— GIVEN REQUEST —
Restate the whole listing exactly.

--- start INFORMATION SHOWN ---

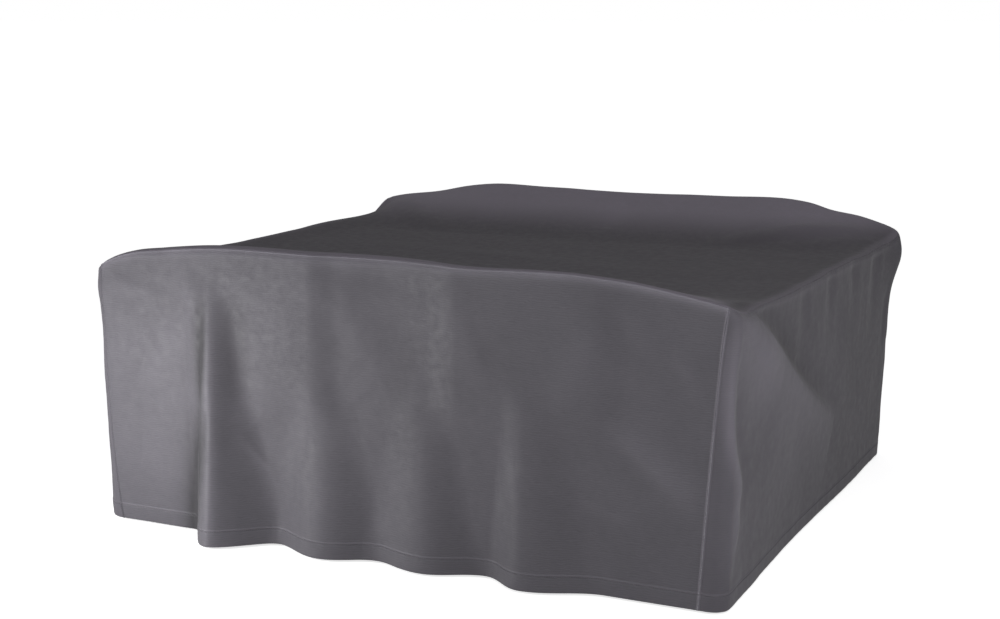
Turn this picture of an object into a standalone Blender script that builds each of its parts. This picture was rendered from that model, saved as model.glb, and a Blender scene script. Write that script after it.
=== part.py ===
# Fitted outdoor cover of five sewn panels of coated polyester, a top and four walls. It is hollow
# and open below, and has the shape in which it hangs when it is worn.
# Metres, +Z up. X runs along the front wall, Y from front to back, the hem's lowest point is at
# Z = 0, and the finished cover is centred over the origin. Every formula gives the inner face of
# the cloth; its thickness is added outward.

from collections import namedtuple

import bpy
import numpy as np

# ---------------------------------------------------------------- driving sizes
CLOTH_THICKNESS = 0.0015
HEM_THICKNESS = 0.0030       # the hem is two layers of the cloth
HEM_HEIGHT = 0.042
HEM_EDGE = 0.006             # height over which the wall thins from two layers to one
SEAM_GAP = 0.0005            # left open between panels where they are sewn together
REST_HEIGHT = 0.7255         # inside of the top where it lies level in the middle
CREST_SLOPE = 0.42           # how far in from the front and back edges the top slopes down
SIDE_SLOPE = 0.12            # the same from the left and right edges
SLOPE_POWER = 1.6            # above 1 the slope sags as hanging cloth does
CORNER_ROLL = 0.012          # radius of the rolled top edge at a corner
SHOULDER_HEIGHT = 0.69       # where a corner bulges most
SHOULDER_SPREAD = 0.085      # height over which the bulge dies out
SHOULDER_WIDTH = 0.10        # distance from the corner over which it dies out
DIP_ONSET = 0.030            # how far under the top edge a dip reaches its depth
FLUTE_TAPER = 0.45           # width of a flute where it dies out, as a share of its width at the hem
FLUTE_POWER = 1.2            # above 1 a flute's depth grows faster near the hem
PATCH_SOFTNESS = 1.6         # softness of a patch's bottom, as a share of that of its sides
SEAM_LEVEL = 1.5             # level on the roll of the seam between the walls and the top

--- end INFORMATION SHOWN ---

— RESULT —
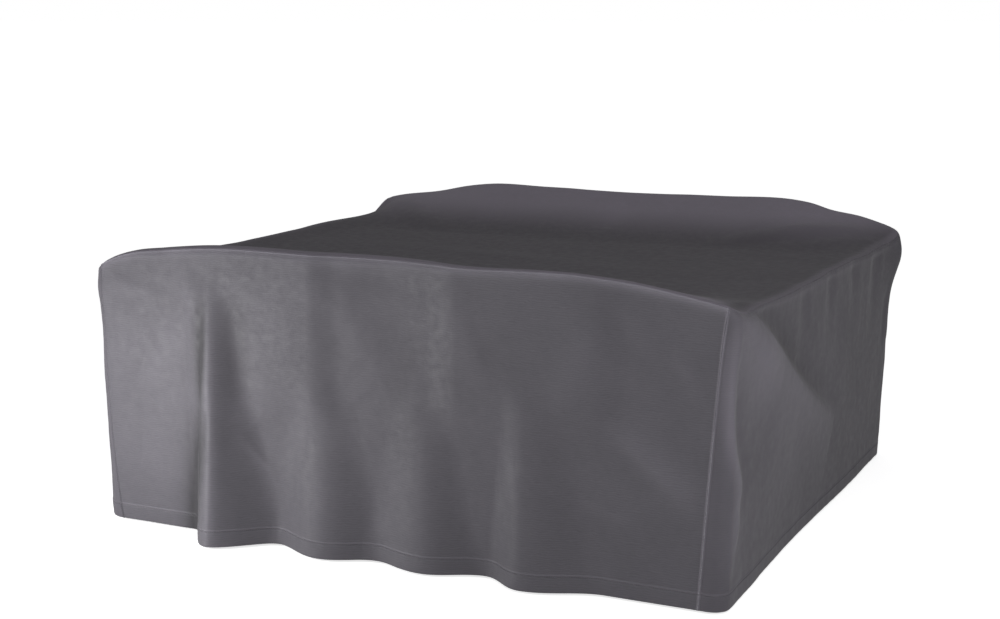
Turn this picture of an object into a standalone Blender script that builds each of its parts. This picture was rendered from that model, saved as model.glb, and a Blender scene script. Write that script after it.
=== part.py ===
# Fitted outdoor cover of five sewn panels of coated polyester, a top and four walls. It is hollow
# and open below, and has the shape in which it hangs when it is worn.
# Metres, +Z up. X runs along the front wall, Y from front to back, the hem's lowest point is at
# Z = 0, and the finished cover is centred over the origin. Every formula gives the inner face of
# the cloth; its thickness is added outward.

from collections import namedtuple

import bpy
import numpy as np

# ---------------------------------------------------------------- driving sizes
CLOTH_THICKNESS = 0.0015
HEM_THICKNESS = 0.0030       # the hem is two layers of the cloth
HEM_HEIGHT = 0.042
HEM_EDGE = 0.006             # height over which the wall thins from two layers to one
SEAM_GAP = 0.0005            # left open between panels where they are sewn together
REST_HEIGHT = 0.7255         # inside of the top where it lies level in the middle
CREST_SLOPE = 0.42           # how far in from the front and back edges the top slopes down
SIDE_SLOPE = 0.12            # the same from the left and right edges
SLOPE_POWER = 1.6            # above 1 the slope sags as hanging cloth does
CORNER_ROLL = 0.012          # radius of the rolled top edge at a corner
SHOULDER_HEIGHT = 0.69       # where a corner bulges most
SHOULDER_SPREAD = 0.085      # height over which the bulge dies out
SHOULDER_WIDTH = 0.10        # distance from the corner over which it dies out
DIP_ONSET = 0.030            # how far under the top edge a dip reaches its depth
FLUTE_TAPER = 0.45           # width of a flute where it dies out, as a share of its width at the hem
FLUTE_POWER = 1.2            # above 1 a flute's depth grows faster near the hem
PATCH_SOFTNESS = 1.6         # softness of a patch's bottom, as a share of that of its sides
SEAM_LEVEL = 1.5             # level on the roll of the seam between the walls and the top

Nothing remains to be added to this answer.